But what does holding Trump “fully accountable” mean to congressional Democrats? In an interview with the Current late last year Titus dismissed the prospect of impeachment because Republican senators are in thrall to Trump and would never support impeachment no matter what his crimes.

In that same interview, however, Titus noted that she had supported legislation to study impeachment, adding “I wouldn’t hesitate to do it. But I don’t want to go on a fool’s errand. If you don’t have a chance to get two-thirds in the Senate, and you don’t have strong Mueller investigation findings…”

Mueller’s findings are pretty stout. His report details ten “discrete acts” of Trump’s obstruction, including but not limited to lying to prevent disclosure of evidence and instructing staff to assist in the obstruction. Fortunately for Trump, administration officials just didn’t do some of the obstruction Trump told them to do — passing instructions to Rod Rosenstein to fire Mueller for instance — and Trump, a study in both incompetence and short attention span theater, was too addled to follow through.

Mueller’s report recites the Justice Department’s Office of Legal Counsel (OLC) opinion that “the indictment or criminal prosecution of a sitting President would impermissibly undermine the capacity of the executive branch to perform its constitutionally assigned functions,” in violation of “the constitutional separation of powers.”

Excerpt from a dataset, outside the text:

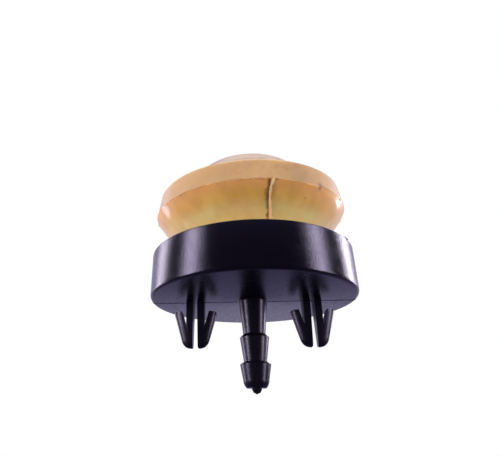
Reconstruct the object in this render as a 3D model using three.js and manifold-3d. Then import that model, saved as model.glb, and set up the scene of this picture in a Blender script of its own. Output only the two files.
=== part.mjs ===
// A snap-in primer bulb: a black moulded base that carries a squeezable rubber bulb.
// Millimetres. The origin is the centre of the base's flat underside, which lies on the
// machine's panel. +Z points up through the bulb, and the two clips stand on the X axis.

import * as THREE from 'three';
import { mergeVertices } from 'three/addons/utils/BufferGeometryUtils.js';
import Module from 'manifold-3d';

// Cup of the base
const cupRadius = 17.5;
const cupHeight = 7.5;
const cupDraft = 0.11;
const cupFootRound = 0.6;
const cupRimRound = 0.25;
const cupWall = 1.6;
const cupFloor = 1.8;
const lipReach = 0.7;
const lipHeight = 1.0;
const lipLeadIn = 0.4;

// Nozzle, from the underside down: a tapered stem and two hose barbs
const boreRadius = 0.8;
const stemRootRadius = 2.4;
const stemEndRadius = 1.85;
const stemLength = 5.6;
const upperBarbRadius = 2.42;
const upperBarbRise = 0.5;
const upperBarbTaper = 3.85;
const upperBarbEndRadius = 1.87;
const lowerBarbRadius = 2.52;
const lowerBarbRise = 0.4;
const lowerBarbTaper = 2.4;
const lowerBarbEndRadius = 2.09;
const nozzleNose = 1.2;
const nozzleTipRadius = 1.6;

// Moulding tag left on the nozzle's end face
const tagWidth = 1.6;
const tagDepth = 0.8;
const tagLength = 0.95;

// Clips: each is a pair of prongs with a slot between them and an arm on each outer side
const clipSpacing = 19.6;
const clipDepth = 3.0;
const clipLength = 7.75;
const clipStemWidth = 3.04;
const clipSlotAtRoot = 0.66;
const clipSlotAtTip = 0.82;
const panelGap = 1.7;
const barbReach = 3.6;
const barbThickness = 1.28;
const barbTopRound = 0.45;
const notchDepth = 4.05;
const notchFlat = 0.06;
const noseHalfWidth = 2.35;
const noseHeight = 1.35;
const noseCornerRound = 0.3;

// Rubber bulb, from the floor of the cup up
const bulbWall = 1.6;
const fitGap = 0.3;
const footRound = 0.4;
const neckRadius = 11.5;
const neckRise = 2.1;
const flareHeight = 5.65;
const flareBulge = 0.42;
const ridgeRadius = 17.0;
const ridgeLand = 0.2;
const collarTopRadius = 16.35;
const collarHeight = 3.95;
const collarTopRound = 0.5;
const domeRadius = 12.05;
const domeHeight = 8.2;

// The bulb sits a little askew: degrees of lean that lift its +X side and its far side
const bulbLeanX = 0.55;
const bulbLeanY = 3.0;

// Facets
const roundSegments = 48;
const clipSegments = 32;
const tagSegments = 16;
const arcSteps = 3;
const curveSteps = 6;
const domeSteps = 9;

// How far a joined piece reaches into the one that carries it
const rootOverlap = 0.5;

const wasm = await Module();
wasm.setup();

const toRadians = THREE.MathUtils.degToRad;

// A quarter turn between two points, bulging towards the corner given
function cornerArc(from, corner, to, steps) {
  const curve = new THREE.QuadraticBezierCurve(
    new THREE.Vector2(...from),
    new THREE.Vector2(...corner),
    new THREE.Vector2(...to),
  );
  return curve.getPoints(steps).map((point) => [point.x, point.y]);
}

// Turns a profile of [radius, height] points round the Z axis
function revolve(profile, segments) {
  const points = profile.map(([radius, height]) => new THREE.Vector2(radius, height));
  return new THREE.LatheGeometry(points, segments).rotateX(Math.PI / 2);
}

// Gives an outline in X and Z a depth along Y, centred on the X axis
function extrudeAlongY(shape, depth) {
  const geometry = new THREE.ExtrudeGeometry(shape, { depth, bevelEnabled: false });
  return geometry.rotateX(Math.PI / 2).translate(0, depth / 2, 0);
}

function toSolid(geometry) {
  geometry.deleteAttribute('normal');
  geometry.deleteAttribute('uv');
  const merged = mergeVertices(geometry);
  return new wasm.Manifold(new wasm.Mesh({
    numProp: 3,
    vertProperties: merged.attributes.position.array,
    triVerts: merged.index.array,
  }));
}

function toGeometry(solid) {
  const mesh = solid.getMesh();
  const geometry = new THREE.BufferGeometry();
  geometry.setAttribute('position', new THREE.BufferAttribute(mesh.vertProperties, 3));
  geometry.setIndex(new THREE.BufferAttribute(mesh.triVerts, 1));
  geometry.computeVertexNormals();
  return geometry;
}

// Heights of the nozzle's steps, each measured down from the underside
const upperBarbHeight = -stemLength - upperBarbRise;
const waistHeight = upperBarbHeight - upperBarbTaper;
const lowerBarbHeight = waistHeight - lowerBarbRise;
const noseStartHeight = lowerBarbHeight - lowerBarbTaper;
const nozzleEndHeight = noseStartHeight - nozzleNose;

// Radii and heights that the base and the bulb share
const rimRadius = cupRadius - cupDraft;
const cupInnerRadius = rimRadius - cupWall;
const lipRadius = cupInnerRadius - lipReach;
const lipUnderside = cupHeight - lipHeight;

function nozzleOutside() {
  const noseCorner = [lowerBarbEndRadius, (noseStartHeight + nozzleEndHeight) / 2];
  const noseEnd = [lowerBarbEndRadius, noseStartHeight];
  return [
    ...cornerArc([nozzleTipRadius, nozzleEndHeight], noseCorner, noseEnd, arcSteps),
    [lowerBarbRadius, lowerBarbHeight],
    [upperBarbEndRadius, waistHeight],
    [upperBarbRadius, upperBarbHeight],
    [stemEndRadius, -stemLength],
    [stemRootRadius, 0],
  ];
}

function cupOutside() {
  const footCorner = [cupRadius, 0];
  const footStart = [cupRadius - cupFootRound, 0];
  const footEnd = [cupRadius, cupFootRound];
  const rimCorner = [rimRadius, cupHeight];
  const rimStart = [rimRadius, cupHeight - cupRimRound];
  const rimEnd = [rimRadius - cupRimRound, cupHeight];
  return [
    ...cornerArc(footStart, footCorner, footEnd, arcSteps),
    ...cornerArc(rimStart, rimCorner, rimEnd, arcSteps),
  ];
}

function cupInside() {
  return [
    [lipRadius + lipLeadIn, cupHeight],
    [lipRadius, lipUnderside + lipHeight / 2],
    [lipRadius, lipUnderside],
    [cupInnerRadius, lipUnderside],
    [cupInnerRadius, cupFloor],
    [boreRadius, cupFloor],
  ];
}

function cupAndNozzle() {
  const boreEnd = [boreRadius, nozzleEndHeight];
  const profile = [boreEnd, ...nozzleOutside(), ...cupOutside(), ...cupInside(), boreEnd];
  return toSolid(revolve(profile, roundSegments));
}

// The clip's nose: its flat end runs in one curve into the outer face of the arm
const clipNoseFlat = [clipSlotAtTip / 2 + noseCornerRound, -clipLength];
const clipNoseTop = [noseHalfWidth, -clipLength + noseHeight];
const clipArmTop = [barbReach, -panelGap - barbTopRound];
const clipArmSlope = (clipArmTop[0] - clipNoseTop[0]) / (clipArmTop[1] - clipNoseTop[1]);
const clipNoseCorner = [noseHalfWidth - clipArmSlope * noseHeight, -clipLength];

// One prong with its arm. side is 1 for the prong towards +X and -1 for the other
function prongOutline(side) {
  const stem = clipStemWidth / 2;
  const slotTip = clipSlotAtTip / 2;
  const outline = [
    [clipSlotAtRoot / 2, rootOverlap],
    ...cornerArc([slotTip, -clipLength + noseCornerRound], [slotTip, -clipLength], clipNoseFlat, arcSteps),
    ...cornerArc(clipNoseFlat, clipNoseCorner, clipNoseTop, curveSteps).slice(1),
    ...cornerArc(clipArmTop, [barbReach, -panelGap], [barbReach - barbTopRound, -panelGap], arcSteps),
    [barbReach - barbThickness, -panelGap],
    [stem + notchFlat, -notchDepth],
    [stem, -notchDepth],
    [stem, rootOverlap],
  ];
  return new THREE.Shape(outline.map(([across, height]) => new THREE.Vector2(side * across, height)));
}

// Oval body that rounds the clip's faces: as wide as the arms, and as deep as clipDepth
function clipEnvelope() {
  const profile = [
    [0, -clipLength],
    ...cornerArc(clipNoseFlat, clipNoseCorner, clipNoseTop, curveSteps),
    clipArmTop,
    [barbReach, rootOverlap],
    [0, rootOverlap],
  ];
  const geometry = revolve(profile, clipSegments);
  geometry.scale(1, clipDepth / (2 * barbReach), 1);
  return toSolid(geometry);
}

function clip() {
  const prongs = [1, -1].map((side) => toSolid(extrudeAlongY(prongOutline(side), clipDepth)));
  return prongs[0].add(prongs[1]).intersect(clipEnvelope());
}

// A torn rounded nub on the side of the end face that is nearest -Y
function mouldingTag() {
  const ringMiddle = (boreRadius + nozzleTipRadius) / 2;
  const geometry = new THREE.SphereGeometry(1, tagSegments, tagSegments / 2);
  geometry.scale(tagWidth / 2, tagDepth / 2, tagLength);
  geometry.translate(0, -ringMiddle, nozzleEndHeight);
  return toSolid(geometry);
}

function baseGeometry() {
  let solid = cupAndNozzle().add(mouldingTag());
  for (const side of [-1, 1]) {
    solid = solid.add(clip().translate([side * clipSpacing / 2, 0, 0]));
  }
  return toGeometry(solid);
}

// Heights of the bulb's steps
const footTop = lipUnderside - fitGap;
const flareStart = cupHeight + neckRise;
const ridgeHeight = flareStart + flareHeight;
const shoulderHeight = ridgeHeight + collarHeight;

// The bulb's outer form from the neck to the dome's top, before its edges are rounded
function bulbForm() {
  const run = ridgeRadius - neckRadius;
  const chord = Math.hypot(run, flareHeight);
  const push = 2 * flareBulge / chord;
  const bow = [
    neckRadius + run / 2 + push * flareHeight,
    flareStart + flareHeight / 2 - push * run,
  ];
  const flare = cornerArc([neckRadius, flareStart], bow, [ridgeRadius, ridgeHeight], curveSteps);
  const dome = [];
  for (let step = 0; step <= domeSteps; step += 1) {
    const angle = (step / domeSteps) * (Math.PI / 2);
    dome.push([domeRadius * Math.cos(angle), shoulderHeight + domeHeight * Math.sin(angle)]);
  }
  dome[domeSteps][0] = 0;
  return { flare, collarTop: [collarTopRadius, shoulderHeight], dome };
}

// Moves a path of points sideways by one wall, into the hollow of the bulb
function innerPath(path, wall) {
  const directions = path.slice(1).map(([radius, height], index) => {
    const step = new THREE.Vector2(radius - path[index][0], height - path[index][1]);
    return step.normalize();
  });
  return path.map(([radius, height], index) => {
    const before = directions[Math.max(index - 1, 0)];
    const after = directions[Math.min(index, directions.length - 1)];
    const reach = wall / (1 + before.dot(after));
    return [radius - reach * (before.y + after.y), height + reach * (before.x + after.x)];
  });
}

function bulbOutside({ flare, collarTop, dome }) {
  const footRadius = cupInnerRadius - fitGap;
  const lowerEdge = [footRadius, cupFloor];
  const lowerStart = [footRadius - footRound, cupFloor];
  const lowerEnd = [footRadius, cupFloor + footRound];
  const upperEdge = [footRadius, footTop];
  const upperStart = [footRadius, footTop - footRound];
  const upperEnd = [footRadius - footRound, footTop];
  const neckFoot = [neckRadius, footTop];
  const neckStart = [neckRadius + footRound, footTop];
  const neckEnd = [neckRadius, footTop + footRound];
  const ridge = flare[flare.length - 1];
  return [
    ...cornerArc(lowerStart, lowerEdge, lowerEnd, arcSteps),
    ...cornerArc(upperStart, upperEdge, upperEnd, arcSteps),
    ...cornerArc(neckStart, neckFoot, neckEnd, arcSteps),
    ...flare.slice(0, -1),
    [ridge[0], ridge[1] - ridgeLand / 2],
    [ridge[0], ridge[1] + ridgeLand / 2],
    ...cornerArc(
      [collarTopRadius, shoulderHeight - collarTopRound],
      collarTop,
      [collarTopRadius - collarTopRound, shoulderHeight],
      arcSteps,
    ),
    ...dome,
  ];
}

// The hollow starts on the axis under the dome and ends at the open foot
function bulbInside({ flare, collarTop, dome }) {
  const path = [[neckRadius, cupFloor], ...flare, collarTop, ...dome];
  const inside = innerPath(path, bulbWall).reverse();
  inside[0] = [0, shoulderHeight + domeHeight - bulbWall];
  return inside;
}

// Tips everything above the cup by the lean, and leaves the seated foot level
function leanBulb(geometry) {
  const position = geometry.attributes.position;
  const slopeX = Math.tan(toRadians(bulbLeanX));
  const slopeY = Math.tan(toRadians(bulbLeanY));
  for (let index = 0; index < position.count; index += 1) {
    const height = position.getZ(index);
    const share = THREE.MathUtils.clamp((height - cupHeight) / (ridgeHeight - cupHeight), 0, 1);
    const lift = slopeX * position.getX(index) + slopeY * position.getY(index);
    position.setZ(index, height + share * lift);
  }
  return geometry;
}

function bulbGeometry() {
  const form = bulbForm();
  const geometry = revolve([...bulbInside(form), ...bulbOutside(form)], roundSegments);
  return toGeometry(toSolid(leanBulb(geometry)));
}

const blackPlastic = new THREE.MeshStandardMaterial({ color: 0x17151d, roughness: 0.35, metalness: 0 });
const amberRubber = new THREE.MeshStandardMaterial({ color: 0xd9a862, roughness: 0.45, metalness: 0 });

const base = new THREE.Mesh(baseGeometry(), blackPlastic);
base.name = 'base';

const rubberBulb = new THREE.Mesh(bulbGeometry(), amberRubber);
rubberBulb.name = 'rubber_bulb';

const primerBulb = new THREE.Group();
primerBulb.add(base, rubberBulb);

export default primerBulb;
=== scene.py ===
"""Builds a snap-in primer bulb: a black barbed base with two split clips, and an amber rubber bulb."""

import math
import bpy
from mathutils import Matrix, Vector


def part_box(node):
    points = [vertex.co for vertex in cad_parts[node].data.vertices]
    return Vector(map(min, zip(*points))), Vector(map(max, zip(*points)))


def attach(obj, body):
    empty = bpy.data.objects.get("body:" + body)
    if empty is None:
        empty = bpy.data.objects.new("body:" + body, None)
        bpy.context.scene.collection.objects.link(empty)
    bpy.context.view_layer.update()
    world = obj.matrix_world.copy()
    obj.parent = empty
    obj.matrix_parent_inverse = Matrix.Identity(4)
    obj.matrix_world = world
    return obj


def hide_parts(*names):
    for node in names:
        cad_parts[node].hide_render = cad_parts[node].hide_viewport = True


bl_info = {
    "name": "Primer bulb",
    "version": (1, 0, 0),
    "blender": (4, 5, 0),
    "location": "View3D > Sidebar > Primer bulb",
    "description": "Builds a snap-in primer bulb piece by piece, and the studio that it is shown in",
    "category": "Add Mesh",
}

import bmesh
import bpy
from bpy.props import FloatProperty, FloatVectorProperty, IntProperty, PointerProperty
from mathutils import Matrix, Vector

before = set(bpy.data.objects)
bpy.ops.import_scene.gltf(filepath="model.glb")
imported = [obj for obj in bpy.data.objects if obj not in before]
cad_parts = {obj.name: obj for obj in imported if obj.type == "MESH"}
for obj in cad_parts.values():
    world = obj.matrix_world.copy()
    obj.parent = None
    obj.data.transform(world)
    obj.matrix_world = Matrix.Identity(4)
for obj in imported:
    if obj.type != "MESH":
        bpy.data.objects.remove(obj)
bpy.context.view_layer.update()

BASE_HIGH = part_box("base")[1]
BODY = "root"
MM = 0.001
WELD = 0.001 * MM
SMOOTH_ANGLE = math.radians(32)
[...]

Noting that as Special Counsel, Mueller is acting as an attorney in the Justice Department, his report states “this Office accepted OLC’s legal conclusion for the purpose of exercising prosecutorial jurisdiction.”

In other words, no indictment.

But!

The Constitution “does not categorically and permanently immunize a President for obstructing justice,” the report says. “The separation of powers doctrine authorizes Congress to protect official proceedings, including those of courts and grand juries, from corrupt, obstructive acts regardless of their source.”

And later in that same paragraph:

“The conclusion that Congress may apply the obstruction laws to the President’s corrupt exercise of the powers of office accords with our constitutional system of checks and balances and the principle that no person is above the law.”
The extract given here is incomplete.